Speaker: Due Diligence Means Going Beyond the Financials
Kicking the tires on a real estate deal involves more than just reading a financial statement: everything from management agreements to delinquency rates to insurance premiums all factor in to the due diligence process, though not every seller will necessarily want to reveal this information, said a speaker at the FAE's Real Estate Conference today.
Sandra Adam, a director at RSM who specializes in real estate transactions, said the due diligence process begins shortly after the signing of a purchase or sale agreement, and generally lasts about two to four weeks , though she said her own work product needs to get done typically within seven to ten days.
"We come in and we basically get the seller income statements and scrub that and look for things that may not be apparently if you're just looking at a set of financials. It also gives the buyer some insight, which may lead to some negotiations with the seller, typically a decrease in price, based on things we find," she said.
So for example, she will spend time going over every single lease agreement attached to the property, as well as all related amendments, noting that for older tenants there may be a substantial number of them. She will also break down income into components like rents and fees, as well as expenses, both operating, like maintenance and repairs, and non-operating, like mortgage payments and amortization.
Getting this information, though, sometimes requires getting documents the seller would rather not hand over, like the general ledger, which she said is particularly important. Some buyers don't realize this, she said, and therefore don't ask about it, but not being able to compare what's in the ledger with what's in the financial statement information, as well as other documentation, can allow the seller to manipulate information. If the seller won't give the entire ledger up she said she will sometimes compromise and try to get at least the revenue or expense portion.
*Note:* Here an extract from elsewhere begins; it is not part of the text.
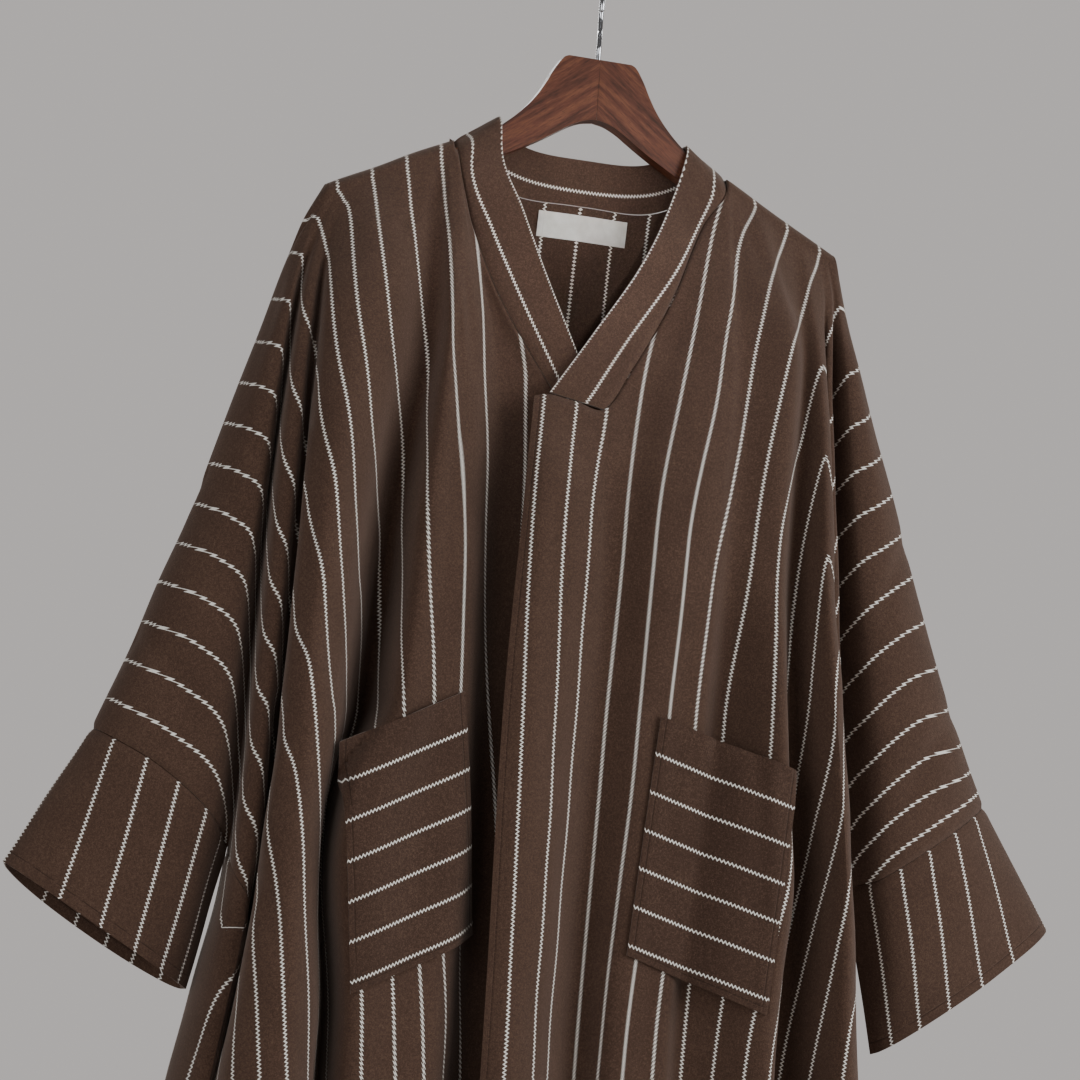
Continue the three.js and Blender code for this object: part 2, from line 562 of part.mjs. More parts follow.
// Cuff: the sleeve's end ring carried to the mouth
function cuffRows(loops) {
  const { cols, upperRows, side } = loops;
  const mouth = CUFF[loops.name];
  const ring = upperRows[upperRows.length - 1].slice(cols.valley, cols.underBack + 1);
  const overIndex = cols.over - cols.valley;
  const ends = ring.map((point, i) => {
    const front = i <= overIndex;
    const share = front ? 1 - i / overIndex : (i - overIndex) / (ring.length - 1 - overIndex);
    const from = new THREE.Vector2(mouth.over.out, mouth.over.z);
    const to = new THREE.Vector2(mouth.under.out, mouth.under.z);
    const place = from.lerp(to, (1 - Math.cos(share * Math.PI)) / 2 * 0.35 + share * 0.65);
    const bulge = Math.sin(share * Math.PI) ** 0.6 * mouth.half;
    const drop = front ? 0 : mouth.backDrop * Math.sin(share * Math.PI) ** 0.6;
    return new THREE.Vector3(side * place.x, front ? -bulge : bulge, place.y - drop);
  });
  return Array.from({ length: CUFF_ROWS + 1 }, (_, row) => ring.map((point, i) => (
    point.clone().lerp(ends[i], row / CUFF_ROWS))));
}

function garmentSurface() {
  const surface = new Surface();
  for (const loops of Object.values(sides)) {
    const { name, side, cols, upperRows, lowerRows } = loops;
    const part = (rows, from, to) => rows.map((row) => row.slice(from, to + 1));
    surface.grid(`front_${name}`, part(upperRows, 0, cols.over), side);
    surface.grid(`front_${name}`, part(lowerRows, 0, cols.seam), side);
    surface.grid("back", part(upperRows, cols.over, cols.end), side);
    surface.grid("back", part(lowerRows, cols.seam, lowerRows[0].length - 1), side);
    surface.grid(`cuff_${name}`, cuffRows(loops), side);
    surface.turn(lowerRows[0][cols.valley], new THREE.Vector3(0, 0, -1));
  }
  surface.grid("neckband", neckbandRows(), -1);
  return surface;
}

// Neckband: from the right front's end round the back neck to the left front's end
function bandEdge(name, share) {
  const rows = BAND_EDGE[name].map((row) => [-row.along, row.out, row.z, row.y]);
  const [out, z, y] = slide(rows, -share);
  return new THREE.Vector3(sides[name].side * out, y, z);
}

function neckbandRows() {
  const rows = [];
  const push = (seam, edge) => rows.push([seam, seam.clone().lerp(edge, 0.5), edge]);
  const frontPart = (name, first) => {
    const line = sides[name].upperRows[0].slice(first, sides[name].cols.neckFront + 1).reverse();
    const runs = [0];
    for (let i = 1; i < line.length; i += 1) runs.push(runs[i - 1] + line[i].distanceTo(line[i - 1]));
    return line.map((point, i) => [point, bandEdge(name, runs[i] / runs[runs.length - 1])]);
  };
  const backPart = (name) => {
    const { upperRows, cols } = sides[name];
    return upperRows[0].slice(cols.neckBack).map((point) => {
      const share = Math.abs(point.x) / NECK_CORNER.out;
      const corner = bandEdge(name, 0);
      const z = lerp(BAND_BACK.z, corner.z, share ** 4);
      return [point, new THREE.Vector3(corner.x * share, BAND_BACK.y * Math.sqrt(1 - share ** 8), z)];
    });
  };
  const leftFirst = LEFT_FRONT.slice(0, 3).reduce((sum, row) => sum + row.steps, 0);
  frontPart("right", 0).reverse().forEach(([seam, edge]) => push(seam, edge));
  backPart("right").slice(1).forEach(([seam, edge]) => push(seam, edge));
  backPart("left").reverse().slice(1).forEach(([seam, edge]) => push(seam, edge));
  frontPart("left", leftFirst).slice(1).forEach(([seam, edge]) => push(seam, edge));
  return rows;
}

// Foremost depth of a front panel at a place
function frontDepth(loops, out, z) {
  const points = across(loops.front.slice(0, 12).map((line) => {
    const p = line.upper(z);
    return new THREE.Vector3(p.out, p.y, 0);
  }), Array(11).fill(6));
  let depth = 0;
  for (let i = 0; i + 1 < points.length; i += 1) {
    const [a, b] = [points[i], points[i + 1]];
    if ((a.x - out) * (b.x - out) > 0 || a.x === b.x) continue;
    depth = Math.min(depth, lerp(a.y, b.y, (out - a.x) / (b.x - a.x)));
  }
  return depth;
}

// Patch pocket: laid on the front, spanning its valleys, gaping a little at the mouth
function pocketRows(name) {
  const corner = POCKETS[name];
  const loops = sides[name];
  const lift = CLOTH + CLEAR + 0.9;
  const at = (s, t) => [0, 1].map((k) => lerp(lerp(corner.inTop[k], corner.outTop[k], s),
    lerp(corner.inLow[k], corner.outLow[k], s), t));
  const bodyDepth = (s, t) => {
    const [out, z] = at(s, t);
    return Math.min(...[-6, 0, 6].map((dx) => frontDepth(loops, out + dx, z)));
  };
  return Array.from({ length: POCKET_ROWS + 1 }, (_, r) => Array.from({ length: POCKET_COLS + 1 }, (__, c) => {
    const s = c / POCKET_COLS;
    const t = r / POCKET_ROWS;
    const [out, z] = at(s, t);
    const bridge = lerp(bodyDepth(0, t), bodyDepth(1, t), s) + corner.sag * Math.exp(-(((s - 0.36) / 0.2) ** 2));
    const gape = corner.gape * Math.sin(Math.PI * s) * Math.max(0, 1 - t / 0.4) ** 2;
    const depth = Math.min(bodyDepth(s, t), bridge) - lift - gape;
    return new THREE.Vector3(loops.side * out, depth, z);
  }));
}

// Label on the inside of the back, just under the band
function labelRows() {
  const columns = 8;
  return [LABEL.low, (LABEL.low + LABEL.top) / 2, LABEL.top].map((z) => (
    Array.from({ length: columns + 1 }, (_, i) => {
      const x = lerp(LABEL.left, LABEL.right, i / columns);
      return new THREE.Vector3(x, backDepth(x, z) - CLOTH - CLEAR, z);
    })));
}

// Depth of the back panel's outer face at a place
function backDepth(x, z) {
  const { upperRows, cols } = sides[x < 0 ? "right" : "left"];
  const line = [];
  for (let c = cols.neckBack; c <= cols.end; c += 1) {
    let r = 0;
    while (r + 2 < upperRows.length && upperRows[r + 1][c].z > z) r += 1;
    const [a, b] = [upperRows[r][c], upperRows[r + 1][c]];
    line.push(a.clone().lerp(b, (a.z - z) / (a.z - b.z)));
  }
  const i = Math.max(1, line.findIndex((point) => Math.abs(point.x) <= Math.abs(x)));
  const [a, b] = [line[i - 1], line[i]];
  return lerp(a.y, b.y, (x - a.x) / (b.x - a.x));
}

// Hanger half: the arm's outline with its long edges rounded over
function hangerHalf(side) {
  const outline = [[HANGER_JOINT, HANGER_TOP], ...ARM_TOP, ...ARM_TIP, ...ARM_LOW, [HANGER_JOINT, ARM_APEX]];
  const geometry = ringsFromOutline(outline.map(([out, z]) => new THREE.Vector2(out, z)));
  if (side < 0) mirrorX(geometry);
  return geometry;
}

// Body of an outline between two faces, its edge drawn in by a rounded step except at the joint
function ringsFromOutline(points) {
  const half = HANGER_THICK / 2;
  const levels = [[-half, HANGER_EDGE], [-half + 1.1, 1.1], [-half + HANGER_EDGE, 0], [half - HANGER_EDGE, 0],
    [half - 1.1, 1.1], [half, HANGER_EDGE]];
  const count = points.length;
  const drawn = (inset) => points.map((p, i) => {
    const before = points[(i + count - 1) % count];
    const after = points[(i + 1) % count];
    const along = after.clone().sub(before).normalize();
    const inward = new THREE.Vector2(-along.y, along.x).multiplyScalar(signedTurn(points));
    const moved = p.clone().addScaledVector(inward, inset);
    if (i === 0) return new THREE.Vector2(p.x, p.y - inset);
    if (i === count - 1) return new THREE.Vector2(p.x, p.y + inset);
    return moved;
  });
  const positions = [];
  const triangles = [];
  for (const [y, inset] of levels) drawn(inset).forEach((p) => positions.push(p.x, y, p.y));
  for (let level = 0; level + 1 < levels.length; level += 1) {
    for (let i = 0; i < count; i += 1) {
      const j = (i + 1) % count;
      const [a, b, c, d] = [level * count + i, level * count + j, (level + 1) * count + j, (level + 1) * count + i];
      triangles.push(a, d, c, a, c, b);
    }
  }
  const face = drawn(HANGER_EDGE);
  const turn = signedTurn(face);
  const topStart = (levels.length - 1) * count;
  for (const cap of THREE.ShapeUtils.triangulateShape(face, [])) {
    const [a, b, c] = signedTurn(cap.map((i) => face[i])) === turn ? cap : cap.reverse();
    triangles.push(a, b, c);
    triangles.push(topStart + c, topStart + b, topStart + a);
  }
  const geometry = new THREE.BufferGeometry();
  geometry.setAttribute("position", new THREE.Float32BufferAttribute(positions, 3));
  geometry.setIndex(triangles);
  return fixWinding(geometry);
}

const signedTurn = (points) => Math.sign(THREE.ShapeUtils.area(points)) || 1;

function volume(geometry) {
  const position = geometry.getAttribute("position");
  const index = geometry.getIndex().array;
  const p = [new THREE.Vector3(), new THREE.Vector3(), new THREE.Vector3()];
  let sum = 0;
  for (let i = 0; i < index.length; i += 3) {
    p.forEach((v, k) => v.fromBufferAttribute(position, index[i + k]));
    sum += p[0].dot(p[1].clone().cross(p[2])) / 6;
  }
  return sum;
}

function fixWinding(geometry) {
  if (volume(geometry) < 0) {
    const index = geometry.getIndex().array;
    for (let i = 0; i < index.length; i += 3) [index[i], index[i + 1]] = [index[i + 1], index[i]];
  }
  return geometry;
}

function mirrorX(geometry) {
  const position = geometry.getAttribute("position");
  for (let i = 0; i < position.count; i += 1) position.setX(i, -position.getX(i));
  fixWinding(geometry);
}

// Hook: stem up from the hanger, out to one side and over the rail
function hookGeometry() {
  const { wire, bend, rise, sides: count, tip } = HOOK;
  const centre = wire - bend;
  const path = [new THREE.Vector3(0, 0, HANGER_TOP + SEAM_GAP), new THREE.Vector3(0, 0, HANGER_TOP + rise)];
  for (let angle = -60; angle <= tip; angle += 20) {
    const turn = THREE.MathUtils.degToRad(angle);
    path.push(new THREE.Vector3(0, bend * Math.cos(turn), centre + bend * Math.sin(turn)));
  }
  const curve = new THREE.CatmullRomCurve3(path, false, "centripetal");
  const ring = Array.from({ length: count }, (_, i) => {
    const turn = (i / count) * Math.PI * 2;
    return new THREE.Vector2(wire * Math.cos(turn), wire * Math.sin(turn));
  });
  const geometry = new THREE.ExtrudeGeometry(new THREE.Shape(ring), { steps: 34, extrudePath: curve, bevelEnabled: false });
  geometry.rotateZ(THREE.MathUtils.degToRad(HOOK.turn));
  return geometry;
}

// Assembly

const FINISHES = {
  cloth: { color: COLOURS.cloth, roughness: 0.92, metalness: 0 },
  band: { color: COLOURS.band, roughness: 0.92, metalness: 0 },
  wood: { color: COLOURS.wood, roughness: 0.45, metalness: 0 },
  chrome: { color: COLOURS.chrome, roughness: 0.15, metalness: 1 },
  label: { color: COLOURS.label, roughness: 0.8, metalness: 0 },
};

const abaya = new THREE.Group();

function addPiece(name, geometry, finish) {
  const mesh = new THREE.Mesh(geometry, new THREE.MeshStandardMaterial(FINISHES[finish]));
  mesh.name = name;
  abaya.add(mesh);
}

const surface = garmentSurface();
for (const panel of ["front_right", "front_left", "back", "cuff_right", "cuff_left"]) {
  addPiece(panel, surface.wall(panel, CLOTH), "cloth");
}
addPiece("neckband", surface.wall("neckband", BAND_CLOTH, 2 * SEAM_GAP), "band");
addPiece("pocket_right", sheet(pocketRows("right"), CLOTH, -1), "cloth");
addPiece("pocket_left", sheet(pocketRows("left"), CLOTH, 1), "cloth");
addPiece("label", sheet(labelRows(), LABEL.thick, 1), "label");
addPiece("hanger_right", hangerHalf(-1), "wood");
addPiece("hanger_left", hangerHalf(1), "wood");
addPiece("hook", hookGeometry(), "chrome");

export default abaya;
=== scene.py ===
"""Looks of a batwing abaya in pinstriped brushed cloth, hung on a wooden hanger with a wire hook.

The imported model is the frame. Each cloth panel is laid again over its solid from the same fold
lines, finer and softer, and the hanger and its hook are modelled again with rounder edges.
Lengths are millimetres up to the moment a mesh is made, x runs to the wearer's left, y to the
back and z up from the inside top of the hook.
"""

import logging
import math
from collections.abc import Iterable, Sequence
from dataclasses import dataclass, field
from enum import Enum

import bmesh
import bpy
import numpy as np
from mathutils import Matrix, Vector


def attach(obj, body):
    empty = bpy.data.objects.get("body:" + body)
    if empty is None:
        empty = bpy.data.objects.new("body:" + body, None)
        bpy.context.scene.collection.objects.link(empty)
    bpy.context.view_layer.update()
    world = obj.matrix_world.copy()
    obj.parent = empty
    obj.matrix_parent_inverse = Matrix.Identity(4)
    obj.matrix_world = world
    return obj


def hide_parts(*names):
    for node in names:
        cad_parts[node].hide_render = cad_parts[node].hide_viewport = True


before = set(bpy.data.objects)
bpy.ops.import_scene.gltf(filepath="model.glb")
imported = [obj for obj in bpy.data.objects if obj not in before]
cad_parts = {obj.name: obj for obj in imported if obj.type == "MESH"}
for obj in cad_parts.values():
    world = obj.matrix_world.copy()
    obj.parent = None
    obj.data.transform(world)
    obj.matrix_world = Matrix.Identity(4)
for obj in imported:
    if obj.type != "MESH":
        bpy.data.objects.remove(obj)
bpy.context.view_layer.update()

LOG = logging.getLogger("abaya")
MM = 0.001
BODY = "root"

# Cloth, in millimetres
CLOTH = 1.6
BAND_CLOTH = 2.4
SEAM_GAP = 0.3
CLEAR = 0.35
MITRE = 0.42
STRIPE_GAP = 30.0
BAND_STRIPE_GAP = 31.0
BAND_SHIFT = 5.0
DRAW_BACK = 0.72
WIDEST_GAP, NARROWEST_GAP = 52.0, 17.0

# Distances that stand for no seam and no edge near
NO_SEAM = 99.0
NO_EDGE = 500.0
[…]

She said there also tends to be pushback with regard to cash receipt reports. But this information is important because the buyer needs to see how much money the property actually makes, not what the paperwork says it should be making.
"We can see what the seller is really charging the tenant, are they collecting, are tenants delinquent, are they charging the correct amounts for the lease, so this is extremely important to talk about," she said.
If the seller won't give this information up, then she said she can work around it by suggesting perhaps just tenant ledgers or collection reports.
Beyond what someone's expenses are, she also said that the due diligence process must also include how someone is accounting for those expenses to check for things like if the seller is accruing expenses that they may not have made yet.
"A lot of times we get cash basis statements, but what if they didn't pay the landscaping for the last four months and now you're understating your expense, so this is key," she said.